Not for the first time during this chapter of my life, I grasped at my mental health training to pull me through: I verbalized what I was feeling (something like, "I am crying because I am afraid something bad has happened to my kids and my friends") and then I questioned the evidence and grounded myself (e.g. thought about the fact that I had no evidence something bad had happened; considered the history of successful hikes and outings; took note of my surroundings and their relative security, including my - and my kids' - access to a phone), and finally decided to act in faith, not fear. That is, instead of frantically calling my friend in tears, demanding confirmation of everyone's safety, I continued making dinner. I resumed listening to an audio book I had paused at the moment of my breakdown, and I walked outside to breath fresh air and feel the sun and breeze. I knew that I could call my friend still, at this point, but I also knew that it was not necessary. It would not do to spend my life fearing the worst and desperately seeking ways to discredit it, once the possibility crossed my mind. If I gave into that fear-based pattern of thought and behavior, I would spend too much energy fighting hypothetical crises, instead of embracing - and simply living - present realities.

Honestly acknowledging my emotions but also reframing my thinking to center myself on a healthier hub of consciousness, I moved forward. I trusted that all would be well.

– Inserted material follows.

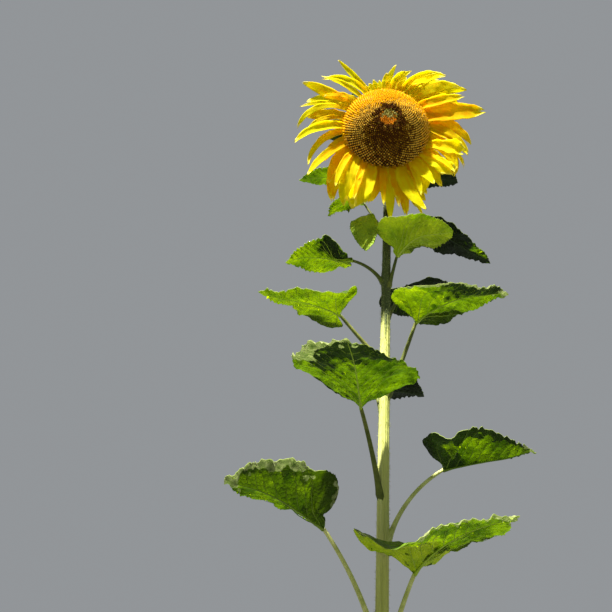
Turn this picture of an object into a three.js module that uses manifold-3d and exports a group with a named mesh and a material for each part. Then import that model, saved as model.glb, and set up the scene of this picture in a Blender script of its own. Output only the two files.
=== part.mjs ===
// A tall sunflower plant in flower, cut flat at ground level.
// Millimetres, +Z up. The origin is the middle of the stem's flat cut.
// The bloom nods towards -Y.
import * as THREE from 'three';
import { mergeVertices } from 'three/addons/utils/BufferGeometryUtils.js';
import Module from 'manifold-3d';

const wasm = await Module();
wasm.setup();

// Driving sizes
const CLEAR = 0.3; // gap between pieces that meet

const STEM_TOP = 2440; // where the stem ends and the neck begins to bend
const STEM_LEAN = 45; // how far the stem has moved to +X at LEAN_HEIGHT
const LEAN_HEIGHT = 2400;
const LEAN_POWER = 1.6; // above 1, the lean grows towards the top
const STEM_TIP_RADIUS = 7.5;
const STEM_TAPER = 6.5; // what the stem's radius gains from top to ground
const TAPER_POWER = 0.9;
const FLARE = 7; // extra radius of the root flare at the ground
const FLARE_HEIGHT = 45;
const STEM_SIDES = 12;
const STEM_RINGS = 22;
const RING_BUNCHING = 1.3; // the stem's rings stand closer together in the flare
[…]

As might be expected, everyone shortly returned home safe and sound. My traumatic response (mild compared to those some others endure) had already resolved and I happily welcomed my children home. I didn't run to them with weepy embrace and tell them they would never leave my side again, or that their feet were forbidden to touch a dirt trail in the future. I didn't insist that my children's sitters institute a practice of sending me updates on the health status of my children every hour on the hour. All of that would be acting on fear. I would be allowing false associations (e.g. that one person I love died on a hike and so anyone who hikes is likely to die) dictate my decisions. By extension, false associations would dictate my life.

No gracias.

There is much greater peace in "walking in truth." Sometimes it takes a good, long stroll there to ground myself. Sometimes, the truth is not a place I want to be at all. (As evidenced, for instance, by the occasional nights of binging on junk food and Netflix.) But I think deep down inside, I know that the truth is the only place to be. No false associations, no self-deception.

It's certainly hard to be present in the truth sometimes, especially when it is full of worry, fear and/or sadness. In the case of my kids' temporary absence, I had the benefit of knowing the truth (i.e. reality) was a "positive" thing: it was most likely that my children would return home. In the case of missing my husband (and the deep sadness that washes over me often in his absence), the benefit is in knowing that I will eventually return home.

I know that Brandon, the kids, and I will eventually be together again. That is the reality and truth in which I most joyfully ground myself. Trauma got nothin' on truth.